A member of the far-right Proud Boys group on Wednesday pleaded guilty to obstructing police officers when he joined the 6 January 2021, insurrection at the US Capitol by supporters of then-president Donald Trump, in their attempt to overturn his election defeat.
The plea agreement filed in the federal court in Washington, DC, calls for Louis Enrique Colon of Missouri to admit to a single felony charge and cooperate with prosecutors.
Colon admitted to crossing police barricades during the riot before climbing a wall to gain access to a higher level of the Capitol.
While inside the Capitol building, Colon used his hands and a chair to obstruct police officers who were trying to lower retractable doors to stop rioters from streaming into the building.
The attack followed a rally led by Trump near the White House, in which he urged thousands gathered to advance to the Capitol and “fight like hell” while both chambers of the US Congress were convening to certify Joe Biden’s victory over Trump in the 2020 election .
Biden’s win was certified in the early hours of the following day after lawmakers, staff and journalists had fled for their lives during the deadly riot at the Capitol.
Colon, 45, was charged in February 2021, along with four other members of the Kansas City metro chapter of the Proud Boys group. He is the first defendant in that case to plead guilty.
A judge had imposed monitoring conditions on Colon while he awaited trial. Colon will be sentenced later this year, and he faces a statutory maximum of five years in prison and a fine of up to $250,000.
He will probably receive a reduced sentence because of his admission of responsibility and cooperation.
Colon was not charged in the same conspiracy case as Enrique Tarrio, the former Proud Boys chairman and one of the most high-profile of the 800 people facing criminal charges relating to the riot.
Colon’s plea comes two weeks after a Proud Boys leader, Charles Donohoe, pleaded guilty to obstructing an official proceeding, and assaulting and preventing police officers.
Meanwhile, in a different criminal case, one of the dozens of police officers injured during the insurrection testified on Wednesday that he didn’t punch or pick a fight with a retired New York police officer charged with attacking the officer.
Thomas Webster, whose trial on an assault charge started this week, claims he was acting in self-defense when he tackled Metropolitan police department officer Noah Rathbun outside the Capitol on 6 January 2021.
Rathbun said he reached out with an open left hand and pushed Webster into the face after the New York man shoved a bike rack at him. Rathbun said he was trying to move Webster back from a security perimeter that officers were struggling to maintain behind rows of bike racks.
“It’s unfortunate to be in the nation’s capital and be treated like that by another citizen,” Rathbun said during the second day of Webster’s trial.
Videos shown by prosecutors depict Webster shoving a bike rack at Rathbun before swinging a flag pole at the officer in a downward chopping motion, striking a metal barricade in front of the officer.

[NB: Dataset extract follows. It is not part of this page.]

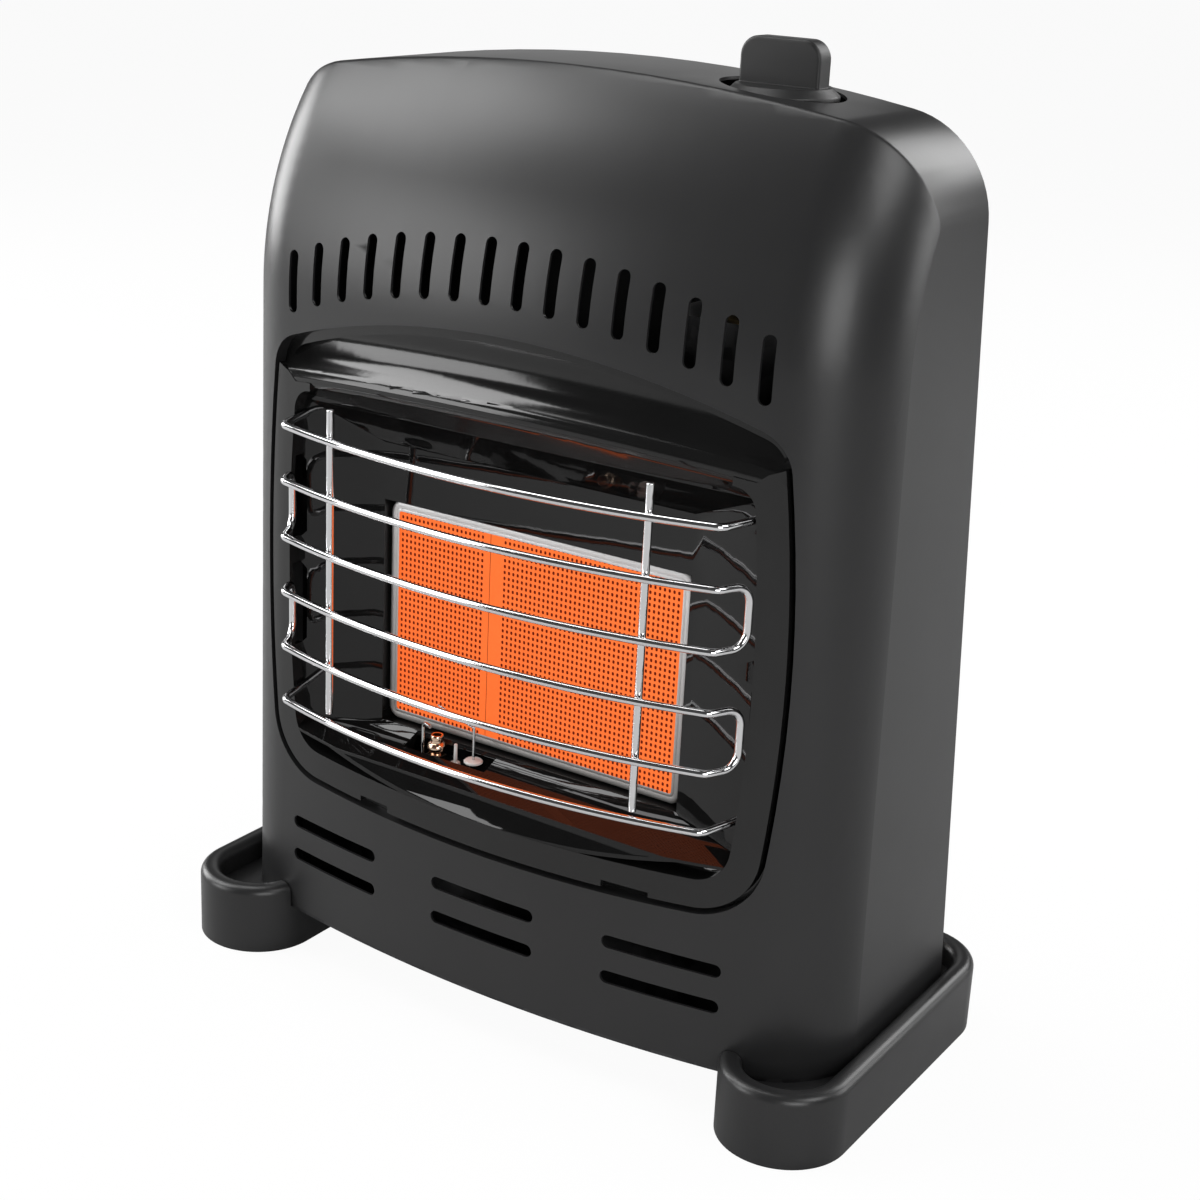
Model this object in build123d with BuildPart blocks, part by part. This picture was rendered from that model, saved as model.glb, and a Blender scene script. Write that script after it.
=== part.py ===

After Rathbun grabbed the broken pole and retreated, Webster charged at the officer and tackled him to the ground.
Rathbun said he started choking and couldn’t breathe when Webster grabbed his gas mask and the chin strap pressed against the officer’s neck.
Separately from the hundreds of criminal prosecutions, a special House of Representatives committee is investigating any links between Trump, his White House team, congressional Republicans and the insurrection.